Goal of the exercise:
Your task is to write out the complete listing exactly as it is shown.

## Begin Data excerpt

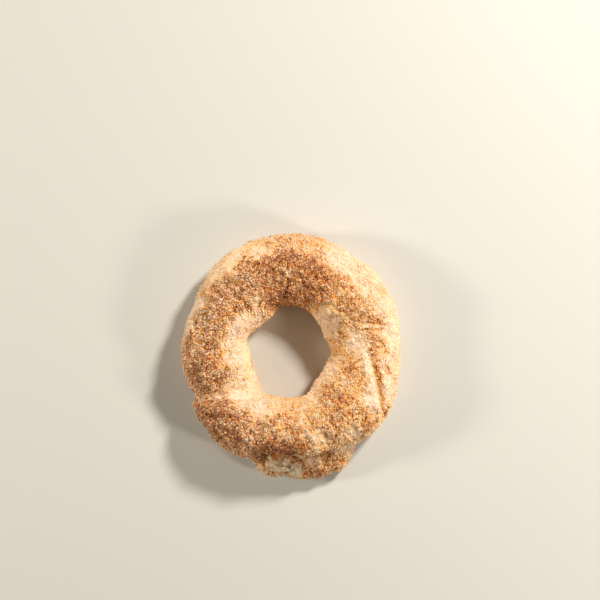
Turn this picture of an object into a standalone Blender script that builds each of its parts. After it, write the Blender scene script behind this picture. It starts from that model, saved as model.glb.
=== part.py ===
"""Olive oil ring cookie: one rope of dough bent into a ring, with its ends lapped and baked together.

The rope starts in a thin tail that pokes out at the front, runs clockwise once round the
ring, passes over its own tail and ends in a blunt stub at the front left. The cookie lies
on its flat underside, +Z up, with the origin under the middle of its bounding box.
Bearings are degrees anticlockwise from +X, seen from above. Sizes are in millimetres
until place_in_metres, which ends in metres.
"""

import math

import bmesh
import bpy
import numpy as np
from mathutils import Vector, noise

MM = 0.001

# The rope from tail to stub: bearing, inner radius, outer radius, height, gap below it.
# The bearings fall because the rope runs clockwise, and pass 0 as it comes round again.
ROPE = (
    (307, 27.0, 42.0, 8.5, 0.0),
    (292, 26.0, 44.3, 9.0, 0.0),
    (283, 25.0, 44.2, 9.5, 0.0),
    (270, 23.0, 42.6, 9.5, 0.0),
    (257, 20.5, 42.0, 10.0, 0.0),
    (249, 18.5, 38.4, 10.5, 0.0),
    (238, 16.3, 36.4, 12.5, 0.0),
    (222, 14.0, 35.0, 14.5, 0.0),
    (206, 13.3, 35.2, 16.0, 0.0),
    (194, 13.7, 36.7, 17.0, 0.0),
    (180, 14.0, 37.8, 17.0, 0.0),
    (163, 15.5, 37.3, 17.0, 0.0),
    (150, 15.3, 37.8, 17.5, 0.0),
    (136, 14.3, 39.7, 18.0, 0.0),
    (120, 14.1, 41.4, 18.0, 0.0),
    (101, 16.5, 41.2, 17.5, 0.0),
    (80, 16.5, 41.5, 17.5, 0.0),
    (62, 15.8, 40.6, 17.5, 0.0),
    (45, 14.1, 40.5, 17.5, 0.0),
    (25, 12.9, 39.8, 17.0, 0.0),
    (0, 13.9, 38.2, 16.5, 0.0),
    (-16, 12.8, 38.8, 17.5, 0.0),
    (-36, 12.4, 40.4, 18.5, 0.0),
    (-50, 12.8, 39.0, 19.0, 0.0),
    (-62, 14.2, 37.2, 19.5, 0.0),
    (-78, 15.1, 36.0, 20.0, 0.0),
    (-94, 15.4, 36.4, 20.0, 0.2),
    (-108, 15.4, 38.4, 19.5, 0.2),
    (-120, 16.4, 39.8, 19.0, 0.4),
    (-136, 16.4, 39.0, 18.2, 0.7),
    (-160, 16.4, 37.8, 17.2, 1.0),
)
TAIL_BEARING = 307.0
STUB_BEARING = -141.5
TAIL_CAP = 15.0  # degrees of rope that the tail takes to round off
STUB_CAP = 7.0
STUB_LIFT = 4.0  # how high the stub's very tip is above the tray
STUB_SLANT = 19.0  # degrees by which the stub's outer corner runs ahead of its middle
SLANT_RUN = 55.0  # degrees of rope over which that slant builds up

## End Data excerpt

Written answer:
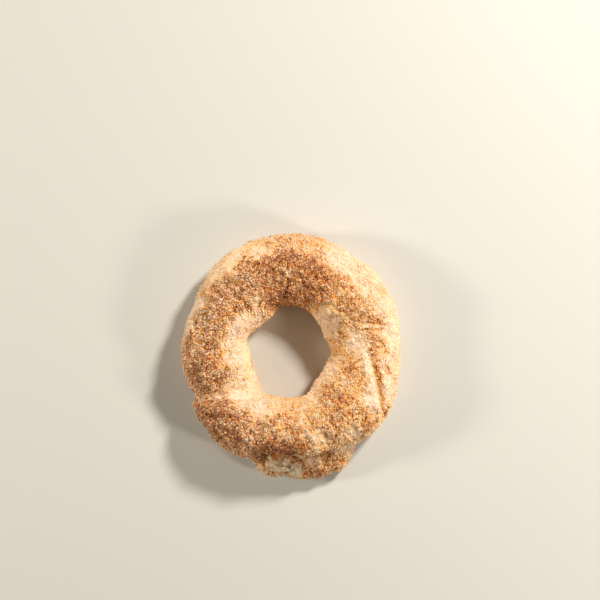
Turn this picture of an object into a standalone Blender script that builds each of its parts. After it, write the Blender scene script behind this picture. It starts from that model, saved as model.glb.
=== part.py ===
"""Olive oil ring cookie: one rope of dough bent into a ring, with its ends lapped and baked together.

The rope starts in a thin tail that pokes out at the front, runs clockwise once round the
ring, passes over its own tail and ends in a blunt stub at the front left. The cookie lies
on its flat underside, +Z up, with the origin under the middle of its bounding box.
Bearings are degrees anticlockwise from +X, seen from above. Sizes are in millimetres
until place_in_metres, which ends in metres.
"""

import math

import bmesh
import bpy
import numpy as np
from mathutils import Vector, noise

MM = 0.001

# The rope from tail to stub: bearing, inner radius, outer radius, height, gap below it.
# The bearings fall because the rope runs clockwise, and pass 0 as it comes round again.
ROPE = (
    (307, 27.0, 42.0, 8.5, 0.0),
    (292, 26.0, 44.3, 9.0, 0.0),
    (283, 25.0, 44.2, 9.5, 0.0),
    (270, 23.0, 42.6, 9.5, 0.0),
    (257, 20.5, 42.0, 10.0, 0.0),
    (249, 18.5, 38.4, 10.5, 0.0),
    (238, 16.3, 36.4, 12.5, 0.0),
    (222, 14.0, 35.0, 14.5, 0.0),
    (206, 13.3, 35.2, 16.0, 0.0),
    (194, 13.7, 36.7, 17.0, 0.0),
    (180, 14.0, 37.8, 17.0, 0.0),
    (163, 15.5, 37.3, 17.0, 0.0),
    (150, 15.3, 37.8, 17.5, 0.0),
    (136, 14.3, 39.7, 18.0, 0.0),
    (120, 14.1, 41.4, 18.0, 0.0),
    (101, 16.5, 41.2, 17.5, 0.0),
    (80, 16.5, 41.5, 17.5, 0.0),
    (62, 15.8, 40.6, 17.5, 0.0),
    (45, 14.1, 40.5, 17.5, 0.0),
    (25, 12.9, 39.8, 17.0, 0.0),
    (0, 13.9, 38.2, 16.5, 0.0),
    (-16, 12.8, 38.8, 17.5, 0.0),
    (-36, 12.4, 40.4, 18.5, 0.0),
    (-50, 12.8, 39.0, 19.0, 0.0),
    (-62, 14.2, 37.2, 19.5, 0.0),
    (-78, 15.1, 36.0, 20.0, 0.0),
    (-94, 15.4, 36.4, 20.0, 0.2),
    (-108, 15.4, 38.4, 19.5, 0.2),
    (-120, 16.4, 39.8, 19.0, 0.4),
    (-136, 16.4, 39.0, 18.2, 0.7),
    (-160, 16.4, 37.8, 17.2, 1.0),
)
TAIL_BEARING = 307.0
STUB_BEARING = -141.5
TAIL_CAP = 15.0  # degrees of rope that the tail takes to round off
STUB_CAP = 7.0
STUB_LIFT = 4.0  # how high the stub's very tip is above the tray
STUB_SLANT = 19.0  # degrees by which the stub's outer corner runs ahead of its middle
SLANT_RUN = 55.0  # degrees of rope over which that slant builds up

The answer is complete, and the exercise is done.